Inspirational Wine Stories

When it comes to blending wine with tourism, Beth and Linda, and Micaela and Sue – two sets of couples living in two very different regions (Herefordshire in England and the Loire Valley in France), have more in common than one might think. While their backgrounds and focus may differ, all four share a strong entrepreneurial spirit paired with a sense of adventure. Further Afield recently caught up with the hosts and learned more about their fantastic properties and projects, as well as their relationships with wine.

New Frontiers

For Beth Derbyshire, co-owner of Furnace Projects and the super stylish Blackbird Barn along with her partner Linda, the decision to enter the world of wine making was a way of honouring family. “My late father Hugh planted the vineyard around seven years ago, but it wasn’t until two years ago that I took it on as a legacy to Hugh. It was certainly a surprising new venture for me and I am on a steep learning curve, but it’s a very enjoyable business to be in, and I work with terrific people”, she says. Furnace Projects, alongside wine and a beautiful place to stay, has a strong creative arts focus, reflective of both owner’s backgrounds – Beth as a lecturer in The Arts and Linda as Creative Director at Selfridges.
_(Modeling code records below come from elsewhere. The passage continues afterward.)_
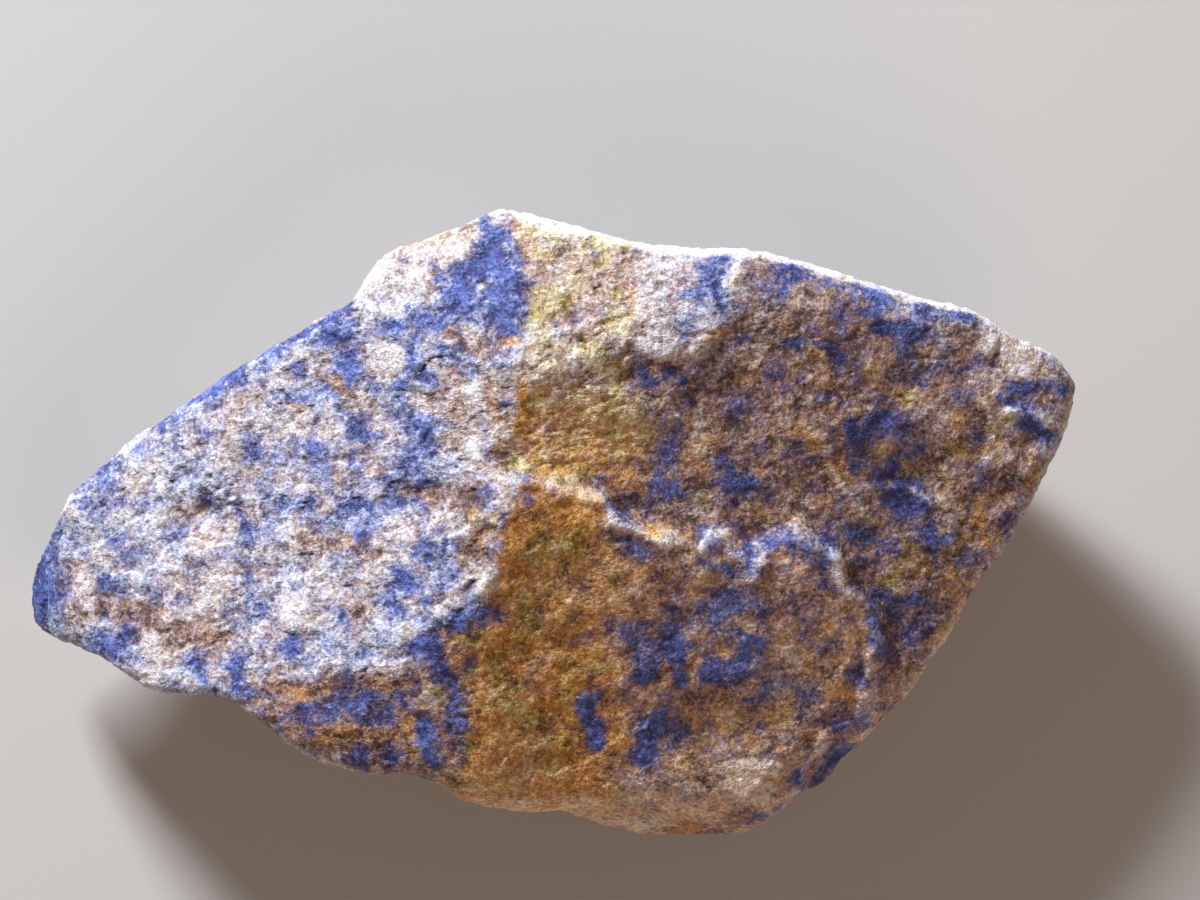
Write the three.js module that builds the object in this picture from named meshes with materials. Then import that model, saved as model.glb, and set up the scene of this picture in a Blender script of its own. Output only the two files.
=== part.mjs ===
// A rough lump of lapis lazuli, broken from the rock and never cut or polished: one solid stone.
// It lies on its back with its broad fractured face up.
//
// Millimetres, +Z up. +X runs along the length of the stone, to the blunt right tip, and +Y across
// it, to the apex. The origin is on the surface that the stone rests on, under the middle of its
// outline.

import * as THREE from 'three';
import { ImprovedNoise } from 'three/addons/math/ImprovedNoise.js';
import { mergeVertices } from 'three/addons/utils/BufferGeometryUtils.js';

const { clamp, lerp, smoothstep } = THREE.MathUtils;

// The skin of the stone is one grid, folded round it like the skin of a box: a front, a back and
// four walls. The four corners of the grid are the left tip, the foot, the right tip and the apex.
const CELLS_TIP_TO_FOOT = 46;
const CELLS_TIP_TO_APEX = 38;
const WALL_ROWS = 7;

// The outline of the broad face, one run for each edge of the grid.
const FACE_OUTLINE = {
	tipToFoot: [
		[- 50.4, - 7.3], [- 50.6, - 10.3], [- 48.4, - 11.1], [- 44.6, - 12.7], [- 42.0, - 13.7],
		[- 38.9, - 15.9], [- 37.5, - 16.4], [- 33.4, - 16.4], [- 31.5, - 16.8], [- 29.0, - 18.0],
		[- 25.5, - 20.9], [- 22.0, - 22.8], [- 18.2, - 24.0], [- 11.8, - 24.0], [- 9.4, - 25.4],
		[- 8.9, - 26.2], [- 6.8, - 26.9], [- 3.2, - 27.6], [0.6, - 27.5], [4.7, - 29.0],
		[7.2, - 29.7], [9.7, - 30.0], [14.2, - 29.9], [18.0, - 30.0],
	],
	apexToRightTip: [
		[- 4.6, 30.0], [- 2.0, 29.6], [2.5, 28.4], [8.2, 26.9], [12.3, 26.3], [17.0, 26.3],
		[20.2, 26.1], [23.7, 25.3], [30.4, 23.2], [36.1, 21.7], [39.0, 21.1], [44.7, 18.3],
		[48.2, 16.2], [50.1, 14.3], [50.6, 13.5],
	],
	tipToApex: [
		[- 50.4, - 7.3], [- 49.8, - 3.5], [- 47.7, 0.3], [- 45.0, 4.3], [- 41.0, 7.7],
		[- 35.3, 11.6], [- 29.6, 15.4], [- 23.9, 18.6], [- 21.0, 20.4], [- 19.1, 21.1],
		[- 18.2, 23.0], [- 16.3, 25.6], [- 14.7, 26.5], [- 10.9, 27.5], [- 8.4, 28.4],
		[- 5.5, 29.8], [- 4.6, 30.0],
	],
	footToRightTip: [
		[18.0, - 30.0], [19.9, - 29.5], [21.5, - 28.4], [23.2, - 26.6], [25.3, - 25.6],
		[27.5, - 24.4], [27.8, - 22.8], [29.4, - 21.6], [31.6, - 19.4], [34.9, - 15.9],
		[36.1, - 13.8], [39.2, - 9.5], [40.9, - 6.0], [43.7, - 2.5], [46.3, 2.2], [48.2, 6.0],
		[49.9, 10.1], [50.6, 13.5],
	],
};

// The outline of the back, which broke off in longer, straighter pieces.
const BACK_OUTLINE = {
	tipToFoot: [[- 43.5, - 5.5], [- 41.5, - 9.0], [- 29.0, - 11.5], [- 10.0, - 19.5], [12.5, - 23.0]],
	apexToRightTip: [[- 6.0, 23.5], [14.0, 20.5], [34.0, 15.5], [43.5, 9.5]],
	tipToApex: [[- 43.5, - 5.5], [- 38.0, 2.5], [- 20.0, 14.0], [- 14.0, 21.0], [- 6.0, 23.5]],
	footToRightTip: [[12.5, - 23.0], [21.0, - 20.0], [33.0, - 8.0], [43.5, 9.5]],
};

// The flat fractures that make up the broad face. Each is a plane through a point, and its rise is
// the height that it gains for each millimetre along +X and along +Y.
const LEFT_FACET = { through: [- 3.0, 5.0, 30.5], rise: [0.40, - 0.10] };
const LOWER_LEFT_FACET = { through: [- 27.7, - 18.0, 23.5], rise: [0.21, 0.22] };
const LEFT_TIP_FACET = { through: [- 47.0, - 5.0, 13.6], rise: [1.60, 0.30] };
const RIGHT_FACET = { through: [0.0, 12.0, 28.7], rise: [- 0.212, 0.15] };
const RIGHT_TIP_FACET = { through: [40.4, 14.0, 20.3], rise: [- 0.46, - 0.08] };
const CREAM_SHOULDER = { through: [0.0, 17.5, 28.6], rise: [- 0.03, - 0.42] };
const UPPER_BEVEL = { through: [18.0, 22.2, 26.1], rise: [- 0.33, - 0.45] };
const FOOT_NOTCH = { through: [25.0, - 20.5, 18.5], rise: [- 0.30, 0.90] };
const PLATEAU = { through: [- 2.5, 4.6, 30.8], rise: [- 0.215, 0.20] };
const FOOT_FACET = { through: [5.0, - 25.6, 23.4], rise: [- 0.10, 1.90] };
const RIDGE_ROUNDING = 1.2;

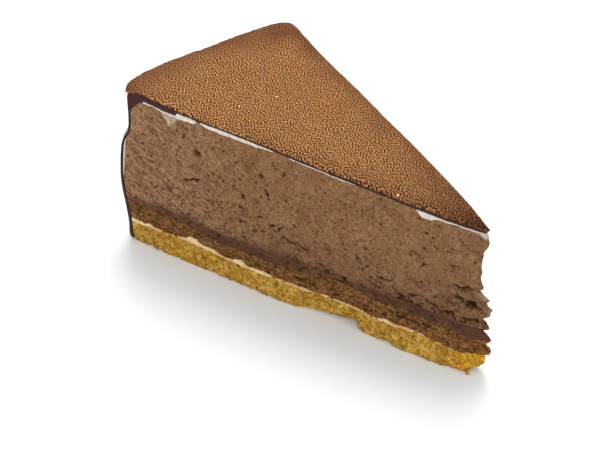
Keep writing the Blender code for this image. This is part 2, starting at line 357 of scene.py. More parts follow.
def add_node(tree, kind, inputs=(), **settings):
    """Adds a node, with its settings, and sets each input to a value or joins it to a socket."""
    made = tree.nodes.new(kind)
    for setting, value in settings.items():
        setattr(made, setting, value)
    for socket, value in dict(inputs).items():
        if isinstance(value, bpy.types.NodeSocket):
            tree.links.new(value, made.inputs[socket])
        else:
            made.inputs[socket].default_value = value
    return made


def add_math(tree, operation, *values):
    return add_node(tree, "ShaderNodeMath", enumerate(values), operation=operation).outputs[0]


def add_mix(tree, share, low, high, blend_type="MIX"):
    """Mixes two colours and returns the result's socket."""
    inputs = {0: share, 6: low, 7: high}
    mix = add_node(tree, "ShaderNodeMix", inputs, data_type="RGBA", blend_type=blend_type)
    return mix.outputs[2]


def add_span(tree, value, low, high, to_low=0.0, to_high=1.0):
    """Maps a value from one span to another, held at its ends."""
    inputs = {"Value": value, "From Min": low, "From Max": high, "To Min": to_low, "To Max": to_high}
    return add_node(tree, "ShaderNodeMapRange", inputs, clamp=True).outputs[0]


def new_group(name, inputs, outputs):
    """A shader node group with named float or vector sockets, and its two end nodes."""
    group = bpy.data.node_groups.new(name, "ShaderNodeTree")
    for label, kind in inputs:
        group.interface.new_socket(label, in_out="INPUT", socket_type=f"NodeSocket{kind}")
    for label in outputs:
        group.interface.new_socket(label, in_out="OUTPUT", socket_type="NodeSocketFloat")
    return group, group.nodes.new("NodeGroupInput"), group.nodes.new("NodeGroupOutput")


def mottle_group():
    """Cloudy patches of a size in metres, from 0 to 1, as hard at their edges as Contrast says."""
    inputs = (("Vector", "Vector"), ("Size", "Float"), ("Contrast", "Float"))
    group, given, result = new_group("mottle", inputs, ("Patches",))
    scale = add_math(group, "DIVIDE", 1.0, given.outputs["Size"])
    cloud_inputs = {"Vector": given.outputs["Vector"], "Scale": scale, "Detail": 3.0, "Roughness": 0.55}
    cloud = add_node(group, "ShaderNodeTexNoise", cloud_inputs)
    half = add_math(group, "DIVIDE", 0.5, given.outputs["Contrast"])
    low = add_math(group, "SUBTRACT", 0.5, half)
    high = add_math(group, "ADD", 0.5, half)
    patches = add_span(group, cloud.outputs[0], low, high)
    group.links.new(patches, result.inputs["Patches"])
    return group


def pinhole_group():
    """Small round holes, one in some of the cells of a given size, as a mask from 0 to 1."""
    inputs = (("Vector", "Vector"), ("Cell", "Float"), ("Radius", "Float"), ("Share", "Float"))
    group, given, result = new_group("pinholes", inputs, ("Hole",))
    scale = add_math(group, "DIVIDE", 1.0, given.outputs["Cell"])
    cells = add_node(group, "ShaderNodeTexVoronoi", {"Vector": given.outputs["Vector"], "Scale": scale})
    dice = add_node(group, "ShaderNodeSeparateColor", {"Color": cells.outputs["Color"]})
    radius = add_math(group, "MULTIPLY", given.outputs["Radius"], dice.outputs["Green"])
    wide = add_math(group, "DIVIDE", radius, given.outputs["Cell"])
    near = add_math(group, "DIVIDE", cells.outputs["Distance"], wide)
    hole = add_span(group, near, 1.0, 0.35)
    chosen = add_math(group, "LESS_THAN", dice.outputs["Red"], given.outputs["Share"])
    group.links.new(add_math(group, "MULTIPLY", hole, chosen), result.inputs["Hole"])
    return group


def wisp_group():
    """Thin winding threads of a size in metres, as a mask from 0 to 1."""
    inputs = (("Vector", "Vector"), ("Size", "Float"), ("Width", "Float"))
    group, given, result = new_group("wisps", inputs, ("Thread",))
    scale = add_math(group, "DIVIDE", 1.0, given.outputs["Size"])
    cloud_inputs = {"Vector": given.outputs["Vector"], "Scale": scale, "Detail": 2.0, "Roughness": 0.6}
    cloud = add_node(group, "ShaderNodeTexNoise", cloud_inputs)
    off = add_math(group, "ABSOLUTE", add_math(group, "SUBTRACT", cloud.outputs[0], 0.5))
    near = add_math(group, "DIVIDE", off, given.outputs["Width"])
    group.links.new(add_span(group, near, 1.0, 0.0), result.inputs["Thread"])
    return group


MOTTLE = mottle_group()
PINHOLES = pinhole_group()
WISPS = wisp_group()


def place_group(tree, group, **inputs):
    """Places a node group in a material, with its own values."""
    made = add_node(tree, "ShaderNodeGroup", (), node_tree=group)
    for label, value in inputs.items():
        if isinstance(value, bpy.types.NodeSocket):
            tree.links.new(value, made.inputs[label])
        else:
            made.inputs[label].default_value = value
    return made.outputs[0]


def new_material(name):
    """An empty material with its Principled shader, and where on the object it is being painted."""
    material = bpy.data.materials.new(name)
    material.use_nodes = True
    tree = material.node_tree
    where = tree.nodes.new("ShaderNodeTexCoord").outputs["Object"]
    return material, tree, tree.nodes["Principled BSDF"], where


def read_mark(tree, label):
    """How strongly a mark on the mesh, such as painted shade in pores or a stain, shows at each place."""
    return add_node(tree, "ShaderNodeAttribute", attribute_name=label).outputs["Fac"]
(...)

Micaela Frow-Hunt, who co-owns the lovely La Grande Maison and La Petite Maison in the Loire Valley with her wife Sue, explains their path toward working in wine tourism. “We both love simply sharing a bottle of good wine with good company. For Sue that triggered a curiosity for growing grapes, she enrolled in the Wine Studies course at Plumpton College. My passion for wine grew from a technical appreciation during my time working in hotels and restaurants into an exciting purpose for wine based travel.”

Since opening La Grande Maison (above), their lives have unfolded in exciting and unexpected ways. Micaela elaborates. “Our plan was to make our own wine from our own vines in France and then we found and fell in love with La Grande Maison (as everyone does).” Their charming property offers guests accommodation and meals, expertly paired with the very best local wines. Now 13 years in, their Loire Wine Tours are a highly sought after ticket. Guests rave about the experiences which are both luxurious and informative.

While the Loire Valley is firmly established in the wine world, Beth and Linda are forging a new path. Interest in English wine has been on the rise for years, something Beth has noticed. “I am seeing an increase in the mention of Herefordshire wine and certainly seeing it on menus in London and elsewhere on a regular basis.” Introducing new concepts is something La Grande Maison’s owners also have experience with. Micaela recalls the early days. “When we first arrived in 2004 wine tourism was relatively unheard of and we felt like we were pioneers in the area. Today “oenotourism” as it is known in France has grown rapidly.”

Welcome & Success

Back at Blackbird Barn (above), the couples’ own line of still and sparkling wine under their Furnace Projects brand(link) is being embraced. Reactions, have been enthusiastic; “People in the industry have been very welcoming and supportive which we are very grateful for some of our recent wines were rated at 7/8 out of 10 in a recent tasting with an industry professional,” Beth says.

In a region as seemingly traditional as the Loire, it is wonderful to discover Micaela and Sue have been supported similarly. “From the outset, our local vignerons (winemakers) have always given us a warm welcome. They quickly realised we share similar levels of wine interest and were keen to share their expertise and the fruits of their hard labour!”

Set for the Future

What the future holds for wine depends on who you ask, of course. Both agree a modern approach, not only in the production of wine, but the selling of it is key. Beth shares her goals. “I am really interested to develop new and unexpected wines. I am very excited for the future of Furnace Projects as we are creating a brand that not only is about English wine but a venture that explores the rural though creative collaborations with people.”

For Micaela the future is organic. “We choose to support the organic growers, and the health of the soil, the health of the grape growers, and the health of the wine drinkers.” They also have an amazing array of tours available for 2018.

Aside from their individual goals and expectations, both couples share one thing; a desire to introduce new wines and ways to enjoy that wine along with providing incredible hospitality in their beautiful places to stay.